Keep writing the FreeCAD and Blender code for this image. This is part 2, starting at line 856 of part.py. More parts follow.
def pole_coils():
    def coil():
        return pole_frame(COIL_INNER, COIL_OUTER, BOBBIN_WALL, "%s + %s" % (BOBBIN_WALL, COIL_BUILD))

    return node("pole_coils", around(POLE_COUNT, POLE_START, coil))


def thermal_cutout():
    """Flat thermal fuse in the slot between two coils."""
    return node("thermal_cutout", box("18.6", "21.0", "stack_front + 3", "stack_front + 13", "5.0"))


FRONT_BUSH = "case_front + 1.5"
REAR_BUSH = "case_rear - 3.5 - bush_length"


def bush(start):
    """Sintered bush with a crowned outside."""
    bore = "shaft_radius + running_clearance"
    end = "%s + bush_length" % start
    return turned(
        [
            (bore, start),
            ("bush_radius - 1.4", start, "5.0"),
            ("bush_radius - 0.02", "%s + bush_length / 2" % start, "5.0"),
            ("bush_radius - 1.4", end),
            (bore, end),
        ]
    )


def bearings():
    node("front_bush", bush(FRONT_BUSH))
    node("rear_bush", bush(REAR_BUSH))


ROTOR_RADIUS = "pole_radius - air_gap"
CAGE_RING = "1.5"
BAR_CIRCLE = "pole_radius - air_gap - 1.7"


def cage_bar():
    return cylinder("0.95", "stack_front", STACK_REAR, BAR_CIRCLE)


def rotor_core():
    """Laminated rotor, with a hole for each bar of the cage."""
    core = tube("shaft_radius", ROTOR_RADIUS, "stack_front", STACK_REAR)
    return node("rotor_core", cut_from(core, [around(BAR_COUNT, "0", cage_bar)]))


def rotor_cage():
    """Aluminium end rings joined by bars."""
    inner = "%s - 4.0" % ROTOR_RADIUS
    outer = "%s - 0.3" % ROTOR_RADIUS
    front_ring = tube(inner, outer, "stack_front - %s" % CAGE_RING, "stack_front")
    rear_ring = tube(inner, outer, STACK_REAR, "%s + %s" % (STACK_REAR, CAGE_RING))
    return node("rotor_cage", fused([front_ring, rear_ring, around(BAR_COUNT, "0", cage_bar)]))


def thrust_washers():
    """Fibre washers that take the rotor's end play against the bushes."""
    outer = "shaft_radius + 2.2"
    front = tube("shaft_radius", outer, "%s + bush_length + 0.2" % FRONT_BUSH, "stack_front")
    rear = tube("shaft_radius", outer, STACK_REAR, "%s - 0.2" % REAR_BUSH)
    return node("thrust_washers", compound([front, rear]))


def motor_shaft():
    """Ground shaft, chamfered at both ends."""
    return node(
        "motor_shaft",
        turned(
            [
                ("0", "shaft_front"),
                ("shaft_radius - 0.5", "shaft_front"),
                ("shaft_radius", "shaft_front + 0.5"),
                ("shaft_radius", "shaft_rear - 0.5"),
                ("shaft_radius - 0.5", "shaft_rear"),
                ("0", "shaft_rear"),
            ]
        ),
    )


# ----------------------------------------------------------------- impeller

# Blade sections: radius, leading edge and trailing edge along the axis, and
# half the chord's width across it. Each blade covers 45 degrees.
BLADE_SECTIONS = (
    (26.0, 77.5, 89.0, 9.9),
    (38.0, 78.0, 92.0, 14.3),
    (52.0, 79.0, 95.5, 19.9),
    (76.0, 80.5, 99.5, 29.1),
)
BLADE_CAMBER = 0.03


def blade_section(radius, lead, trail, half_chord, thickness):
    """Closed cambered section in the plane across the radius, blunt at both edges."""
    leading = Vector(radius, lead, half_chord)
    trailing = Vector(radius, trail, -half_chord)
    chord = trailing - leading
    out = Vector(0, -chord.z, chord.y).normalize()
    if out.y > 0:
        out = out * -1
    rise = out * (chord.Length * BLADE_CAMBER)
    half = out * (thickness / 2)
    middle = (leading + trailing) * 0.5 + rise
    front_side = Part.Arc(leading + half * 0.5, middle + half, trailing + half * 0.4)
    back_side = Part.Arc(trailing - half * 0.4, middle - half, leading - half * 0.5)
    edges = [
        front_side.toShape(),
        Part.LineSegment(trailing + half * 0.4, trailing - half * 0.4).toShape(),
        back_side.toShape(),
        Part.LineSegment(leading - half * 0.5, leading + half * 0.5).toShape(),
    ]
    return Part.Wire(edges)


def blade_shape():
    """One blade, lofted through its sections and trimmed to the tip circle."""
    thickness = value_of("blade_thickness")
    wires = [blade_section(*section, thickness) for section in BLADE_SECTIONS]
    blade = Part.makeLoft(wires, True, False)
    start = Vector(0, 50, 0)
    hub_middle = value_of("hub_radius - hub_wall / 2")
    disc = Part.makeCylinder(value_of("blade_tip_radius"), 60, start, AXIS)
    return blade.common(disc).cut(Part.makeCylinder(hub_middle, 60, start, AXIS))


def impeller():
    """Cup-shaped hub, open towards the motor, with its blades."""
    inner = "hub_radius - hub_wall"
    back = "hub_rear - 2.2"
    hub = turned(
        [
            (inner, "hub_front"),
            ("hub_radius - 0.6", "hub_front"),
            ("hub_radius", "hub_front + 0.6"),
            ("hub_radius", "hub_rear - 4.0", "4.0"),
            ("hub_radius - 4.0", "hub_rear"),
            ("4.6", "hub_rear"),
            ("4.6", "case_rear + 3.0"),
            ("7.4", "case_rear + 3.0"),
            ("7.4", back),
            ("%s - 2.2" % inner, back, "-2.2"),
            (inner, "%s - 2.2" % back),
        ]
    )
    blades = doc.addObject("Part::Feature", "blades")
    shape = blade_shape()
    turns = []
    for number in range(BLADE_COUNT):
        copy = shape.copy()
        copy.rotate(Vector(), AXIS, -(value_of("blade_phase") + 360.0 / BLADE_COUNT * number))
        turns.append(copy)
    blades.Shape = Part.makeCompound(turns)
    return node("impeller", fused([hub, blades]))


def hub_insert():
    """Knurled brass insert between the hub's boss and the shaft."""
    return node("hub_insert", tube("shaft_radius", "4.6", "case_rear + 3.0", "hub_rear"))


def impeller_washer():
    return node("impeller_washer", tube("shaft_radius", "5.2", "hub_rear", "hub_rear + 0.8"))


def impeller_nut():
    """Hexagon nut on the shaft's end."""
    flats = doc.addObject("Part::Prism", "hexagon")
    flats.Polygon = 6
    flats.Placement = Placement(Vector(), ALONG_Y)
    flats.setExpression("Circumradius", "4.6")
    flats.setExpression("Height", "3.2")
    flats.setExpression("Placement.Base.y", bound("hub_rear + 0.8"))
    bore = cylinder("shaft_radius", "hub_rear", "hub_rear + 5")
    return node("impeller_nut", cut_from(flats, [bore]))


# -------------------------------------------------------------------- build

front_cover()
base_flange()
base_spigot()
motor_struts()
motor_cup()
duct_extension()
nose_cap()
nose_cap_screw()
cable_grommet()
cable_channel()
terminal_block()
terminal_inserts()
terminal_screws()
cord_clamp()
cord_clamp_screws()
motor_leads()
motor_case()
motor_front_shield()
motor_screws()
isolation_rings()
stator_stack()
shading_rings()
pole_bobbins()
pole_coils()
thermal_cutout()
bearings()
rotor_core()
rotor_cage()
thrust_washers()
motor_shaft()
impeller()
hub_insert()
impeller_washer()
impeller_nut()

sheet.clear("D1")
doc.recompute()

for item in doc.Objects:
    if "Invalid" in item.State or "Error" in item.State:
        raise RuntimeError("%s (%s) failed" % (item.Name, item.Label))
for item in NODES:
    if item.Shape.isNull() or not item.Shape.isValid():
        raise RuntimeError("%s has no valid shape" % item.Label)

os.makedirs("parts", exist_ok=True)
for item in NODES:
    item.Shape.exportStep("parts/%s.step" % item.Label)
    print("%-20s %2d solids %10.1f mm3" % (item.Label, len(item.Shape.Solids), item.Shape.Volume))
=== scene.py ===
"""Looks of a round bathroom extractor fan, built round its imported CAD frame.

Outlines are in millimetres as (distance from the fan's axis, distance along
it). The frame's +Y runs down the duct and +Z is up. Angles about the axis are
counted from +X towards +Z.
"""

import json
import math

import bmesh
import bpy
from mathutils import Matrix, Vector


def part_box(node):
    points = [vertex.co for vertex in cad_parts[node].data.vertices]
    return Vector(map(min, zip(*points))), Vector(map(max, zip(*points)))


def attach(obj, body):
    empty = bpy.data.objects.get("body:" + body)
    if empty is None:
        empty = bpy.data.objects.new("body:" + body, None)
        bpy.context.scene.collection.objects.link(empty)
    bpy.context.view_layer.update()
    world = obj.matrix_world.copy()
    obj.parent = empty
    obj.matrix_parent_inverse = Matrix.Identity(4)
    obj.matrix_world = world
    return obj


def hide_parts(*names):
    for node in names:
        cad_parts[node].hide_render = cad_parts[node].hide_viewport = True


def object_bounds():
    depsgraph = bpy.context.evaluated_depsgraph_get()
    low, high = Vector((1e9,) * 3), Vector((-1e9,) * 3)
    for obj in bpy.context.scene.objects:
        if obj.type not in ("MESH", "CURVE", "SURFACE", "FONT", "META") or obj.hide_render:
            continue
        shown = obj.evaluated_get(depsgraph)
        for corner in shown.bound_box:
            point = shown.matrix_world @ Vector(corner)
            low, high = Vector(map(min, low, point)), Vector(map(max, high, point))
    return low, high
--
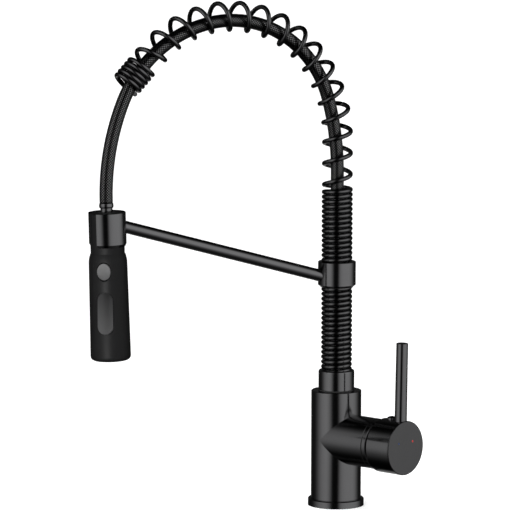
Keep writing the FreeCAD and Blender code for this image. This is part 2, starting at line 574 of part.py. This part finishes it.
...
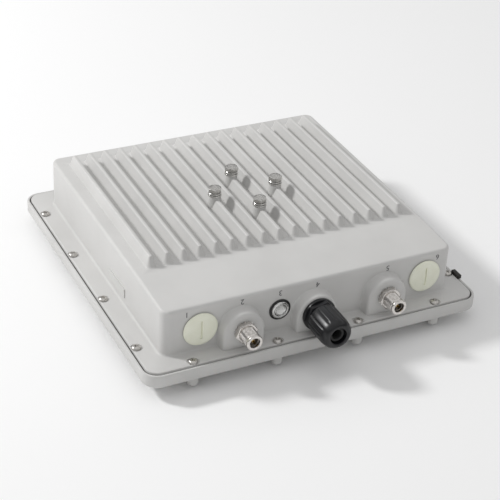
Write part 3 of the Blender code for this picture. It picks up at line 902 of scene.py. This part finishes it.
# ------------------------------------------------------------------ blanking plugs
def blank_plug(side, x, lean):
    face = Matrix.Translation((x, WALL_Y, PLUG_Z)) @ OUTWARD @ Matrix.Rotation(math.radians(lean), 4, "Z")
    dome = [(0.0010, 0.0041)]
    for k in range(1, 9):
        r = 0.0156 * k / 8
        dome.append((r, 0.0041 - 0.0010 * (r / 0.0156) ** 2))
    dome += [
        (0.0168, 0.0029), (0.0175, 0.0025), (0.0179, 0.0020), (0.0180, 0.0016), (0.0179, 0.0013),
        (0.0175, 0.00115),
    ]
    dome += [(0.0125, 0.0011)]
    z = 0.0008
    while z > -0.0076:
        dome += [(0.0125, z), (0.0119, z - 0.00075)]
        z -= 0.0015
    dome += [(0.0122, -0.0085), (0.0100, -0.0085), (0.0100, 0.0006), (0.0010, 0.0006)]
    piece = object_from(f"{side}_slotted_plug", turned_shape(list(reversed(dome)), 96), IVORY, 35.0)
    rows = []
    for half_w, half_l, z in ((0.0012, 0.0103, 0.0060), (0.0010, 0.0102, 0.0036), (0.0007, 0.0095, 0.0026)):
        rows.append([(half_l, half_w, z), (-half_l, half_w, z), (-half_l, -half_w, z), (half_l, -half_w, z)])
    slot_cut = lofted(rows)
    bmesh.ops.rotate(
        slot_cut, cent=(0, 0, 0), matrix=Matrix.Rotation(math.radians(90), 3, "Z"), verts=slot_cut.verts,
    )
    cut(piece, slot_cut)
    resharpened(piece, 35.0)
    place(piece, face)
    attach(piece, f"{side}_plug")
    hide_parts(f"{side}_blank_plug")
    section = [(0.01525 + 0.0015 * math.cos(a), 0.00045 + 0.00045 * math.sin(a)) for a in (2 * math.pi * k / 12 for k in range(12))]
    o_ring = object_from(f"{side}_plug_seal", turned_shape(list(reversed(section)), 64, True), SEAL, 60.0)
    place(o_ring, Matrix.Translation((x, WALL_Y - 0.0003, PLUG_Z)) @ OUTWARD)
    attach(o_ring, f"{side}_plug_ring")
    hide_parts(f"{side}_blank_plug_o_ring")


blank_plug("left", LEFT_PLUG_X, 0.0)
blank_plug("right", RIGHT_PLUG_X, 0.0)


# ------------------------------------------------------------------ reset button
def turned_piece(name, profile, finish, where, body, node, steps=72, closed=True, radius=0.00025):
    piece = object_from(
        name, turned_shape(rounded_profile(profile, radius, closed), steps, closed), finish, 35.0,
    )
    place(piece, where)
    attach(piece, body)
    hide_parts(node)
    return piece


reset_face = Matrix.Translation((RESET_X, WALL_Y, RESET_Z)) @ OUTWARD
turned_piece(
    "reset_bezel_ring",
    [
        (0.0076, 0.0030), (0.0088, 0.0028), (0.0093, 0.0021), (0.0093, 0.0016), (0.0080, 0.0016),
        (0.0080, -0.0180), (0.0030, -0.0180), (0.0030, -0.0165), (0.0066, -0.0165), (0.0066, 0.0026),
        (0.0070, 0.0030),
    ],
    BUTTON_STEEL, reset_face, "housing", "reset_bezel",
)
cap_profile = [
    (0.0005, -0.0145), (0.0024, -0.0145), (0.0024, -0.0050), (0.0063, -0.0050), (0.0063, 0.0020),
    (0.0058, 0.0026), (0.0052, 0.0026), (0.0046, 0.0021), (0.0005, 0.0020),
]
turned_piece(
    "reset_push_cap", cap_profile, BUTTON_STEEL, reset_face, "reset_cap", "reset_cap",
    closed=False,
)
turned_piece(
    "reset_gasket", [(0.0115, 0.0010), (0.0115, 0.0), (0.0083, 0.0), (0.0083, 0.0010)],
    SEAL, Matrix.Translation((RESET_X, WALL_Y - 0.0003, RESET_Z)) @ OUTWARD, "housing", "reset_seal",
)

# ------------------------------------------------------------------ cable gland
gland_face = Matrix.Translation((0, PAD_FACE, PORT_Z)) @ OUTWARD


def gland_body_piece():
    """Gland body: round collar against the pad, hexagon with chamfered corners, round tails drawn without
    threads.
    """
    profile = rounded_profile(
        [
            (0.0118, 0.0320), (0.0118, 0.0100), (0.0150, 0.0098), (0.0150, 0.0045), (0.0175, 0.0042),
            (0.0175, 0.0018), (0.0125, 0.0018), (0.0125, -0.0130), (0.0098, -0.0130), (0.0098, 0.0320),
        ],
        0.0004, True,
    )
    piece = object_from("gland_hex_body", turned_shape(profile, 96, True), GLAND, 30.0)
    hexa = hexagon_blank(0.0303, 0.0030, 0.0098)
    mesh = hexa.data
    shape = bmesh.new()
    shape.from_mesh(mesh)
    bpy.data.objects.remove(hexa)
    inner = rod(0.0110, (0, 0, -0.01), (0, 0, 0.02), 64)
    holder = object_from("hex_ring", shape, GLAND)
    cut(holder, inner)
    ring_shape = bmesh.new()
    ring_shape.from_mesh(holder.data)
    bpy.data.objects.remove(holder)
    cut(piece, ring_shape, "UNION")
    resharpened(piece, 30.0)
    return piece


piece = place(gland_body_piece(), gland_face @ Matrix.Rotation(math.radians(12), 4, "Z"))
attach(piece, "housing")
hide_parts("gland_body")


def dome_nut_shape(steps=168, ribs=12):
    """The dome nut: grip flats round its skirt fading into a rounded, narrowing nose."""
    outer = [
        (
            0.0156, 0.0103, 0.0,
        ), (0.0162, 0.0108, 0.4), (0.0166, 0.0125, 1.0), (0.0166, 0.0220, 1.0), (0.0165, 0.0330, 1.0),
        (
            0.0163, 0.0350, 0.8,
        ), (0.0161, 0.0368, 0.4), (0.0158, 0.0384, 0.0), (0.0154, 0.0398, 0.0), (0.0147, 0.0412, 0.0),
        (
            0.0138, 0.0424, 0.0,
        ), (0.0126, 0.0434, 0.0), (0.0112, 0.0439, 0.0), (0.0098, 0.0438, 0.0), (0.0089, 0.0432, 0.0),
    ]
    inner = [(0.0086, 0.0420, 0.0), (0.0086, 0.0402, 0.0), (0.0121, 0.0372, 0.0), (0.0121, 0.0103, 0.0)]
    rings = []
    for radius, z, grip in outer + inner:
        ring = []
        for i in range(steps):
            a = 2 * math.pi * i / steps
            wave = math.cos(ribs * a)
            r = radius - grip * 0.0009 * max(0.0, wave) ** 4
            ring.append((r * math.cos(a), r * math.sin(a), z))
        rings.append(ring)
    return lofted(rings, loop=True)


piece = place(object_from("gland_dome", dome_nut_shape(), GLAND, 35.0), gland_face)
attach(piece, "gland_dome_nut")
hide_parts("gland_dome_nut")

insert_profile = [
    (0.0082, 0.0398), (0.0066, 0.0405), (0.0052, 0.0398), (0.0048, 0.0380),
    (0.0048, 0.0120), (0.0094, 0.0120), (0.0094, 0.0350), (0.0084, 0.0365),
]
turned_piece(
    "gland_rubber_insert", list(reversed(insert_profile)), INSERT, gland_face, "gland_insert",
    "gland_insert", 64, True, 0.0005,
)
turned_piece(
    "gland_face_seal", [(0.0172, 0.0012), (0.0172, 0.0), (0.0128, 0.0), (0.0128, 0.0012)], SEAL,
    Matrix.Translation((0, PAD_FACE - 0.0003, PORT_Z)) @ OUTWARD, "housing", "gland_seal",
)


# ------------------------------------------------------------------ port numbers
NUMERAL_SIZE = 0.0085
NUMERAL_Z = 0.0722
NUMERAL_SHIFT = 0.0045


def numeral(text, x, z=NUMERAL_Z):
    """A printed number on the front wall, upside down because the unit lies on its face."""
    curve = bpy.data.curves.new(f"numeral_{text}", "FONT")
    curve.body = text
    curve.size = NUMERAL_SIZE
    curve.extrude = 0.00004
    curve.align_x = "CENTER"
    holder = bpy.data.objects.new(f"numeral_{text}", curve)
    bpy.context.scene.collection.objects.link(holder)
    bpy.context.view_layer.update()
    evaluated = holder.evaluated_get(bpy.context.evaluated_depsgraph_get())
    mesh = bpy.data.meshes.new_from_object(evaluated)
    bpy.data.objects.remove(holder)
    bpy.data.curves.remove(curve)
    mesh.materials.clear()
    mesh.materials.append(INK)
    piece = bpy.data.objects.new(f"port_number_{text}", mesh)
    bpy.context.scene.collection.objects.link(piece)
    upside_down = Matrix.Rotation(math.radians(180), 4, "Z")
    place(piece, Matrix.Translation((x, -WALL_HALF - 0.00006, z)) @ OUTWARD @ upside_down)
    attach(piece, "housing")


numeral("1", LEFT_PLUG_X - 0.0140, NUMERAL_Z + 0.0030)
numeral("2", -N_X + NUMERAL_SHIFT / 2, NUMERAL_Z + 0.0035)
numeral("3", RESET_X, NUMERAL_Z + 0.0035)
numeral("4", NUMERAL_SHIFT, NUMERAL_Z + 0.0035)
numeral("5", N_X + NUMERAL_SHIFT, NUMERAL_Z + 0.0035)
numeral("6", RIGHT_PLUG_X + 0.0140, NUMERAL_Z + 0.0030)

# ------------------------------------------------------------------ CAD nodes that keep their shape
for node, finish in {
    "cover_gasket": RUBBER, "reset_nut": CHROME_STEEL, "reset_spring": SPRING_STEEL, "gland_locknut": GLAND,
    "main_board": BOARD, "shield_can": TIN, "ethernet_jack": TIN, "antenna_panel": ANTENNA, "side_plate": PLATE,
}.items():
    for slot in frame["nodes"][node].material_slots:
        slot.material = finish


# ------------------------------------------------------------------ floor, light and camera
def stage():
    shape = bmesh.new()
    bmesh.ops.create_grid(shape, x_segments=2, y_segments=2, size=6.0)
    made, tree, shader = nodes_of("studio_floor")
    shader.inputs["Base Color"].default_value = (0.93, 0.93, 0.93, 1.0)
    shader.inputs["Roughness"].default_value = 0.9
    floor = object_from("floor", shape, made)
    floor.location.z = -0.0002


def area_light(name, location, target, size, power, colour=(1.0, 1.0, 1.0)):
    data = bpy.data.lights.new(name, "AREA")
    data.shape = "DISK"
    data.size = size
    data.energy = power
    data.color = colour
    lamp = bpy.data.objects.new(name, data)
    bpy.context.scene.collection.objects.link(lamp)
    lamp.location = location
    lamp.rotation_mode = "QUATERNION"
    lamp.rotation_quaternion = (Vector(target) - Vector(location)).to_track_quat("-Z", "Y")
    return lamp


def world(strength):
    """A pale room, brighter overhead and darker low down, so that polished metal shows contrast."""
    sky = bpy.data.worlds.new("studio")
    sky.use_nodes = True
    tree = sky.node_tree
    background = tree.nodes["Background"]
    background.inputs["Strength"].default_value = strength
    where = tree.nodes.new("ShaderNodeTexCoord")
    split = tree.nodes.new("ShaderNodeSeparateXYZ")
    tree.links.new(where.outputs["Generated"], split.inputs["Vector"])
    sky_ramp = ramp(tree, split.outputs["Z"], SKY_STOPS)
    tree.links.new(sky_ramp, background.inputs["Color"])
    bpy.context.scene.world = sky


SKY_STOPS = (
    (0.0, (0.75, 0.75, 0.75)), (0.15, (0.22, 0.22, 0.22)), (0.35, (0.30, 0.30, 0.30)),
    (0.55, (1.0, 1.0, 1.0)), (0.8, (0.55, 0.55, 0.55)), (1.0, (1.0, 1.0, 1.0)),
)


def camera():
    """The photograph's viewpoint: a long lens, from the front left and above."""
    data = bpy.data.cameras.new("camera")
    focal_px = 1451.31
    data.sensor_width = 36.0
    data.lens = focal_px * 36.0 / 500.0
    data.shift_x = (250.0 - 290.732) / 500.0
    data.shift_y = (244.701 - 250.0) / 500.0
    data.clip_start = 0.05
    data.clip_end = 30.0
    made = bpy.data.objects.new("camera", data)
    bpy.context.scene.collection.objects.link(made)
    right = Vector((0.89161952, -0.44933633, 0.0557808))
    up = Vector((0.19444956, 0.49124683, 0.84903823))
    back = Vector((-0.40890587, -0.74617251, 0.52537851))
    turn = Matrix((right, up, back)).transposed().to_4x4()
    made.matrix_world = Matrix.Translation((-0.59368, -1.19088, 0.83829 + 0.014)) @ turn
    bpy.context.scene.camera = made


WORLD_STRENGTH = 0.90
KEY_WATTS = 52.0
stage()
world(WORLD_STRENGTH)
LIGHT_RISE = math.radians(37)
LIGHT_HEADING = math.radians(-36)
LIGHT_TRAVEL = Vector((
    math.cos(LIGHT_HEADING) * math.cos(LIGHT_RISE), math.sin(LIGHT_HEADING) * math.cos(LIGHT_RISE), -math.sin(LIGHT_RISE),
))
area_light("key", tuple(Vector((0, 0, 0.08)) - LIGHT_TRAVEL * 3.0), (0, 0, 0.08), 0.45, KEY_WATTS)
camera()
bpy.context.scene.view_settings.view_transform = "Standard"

### Task goal
Within the listing above, the range opens at the line with "point = shown.matrix_world" and closes at the line with "return low, high". Reproduce exactly the lines of that range, including both ends.

### Written answer
            point = shown.matrix_world @ Vector(corner)
            low, high = Vector(map(min, low, point)), Vector(map(max, high, point))
    return low, high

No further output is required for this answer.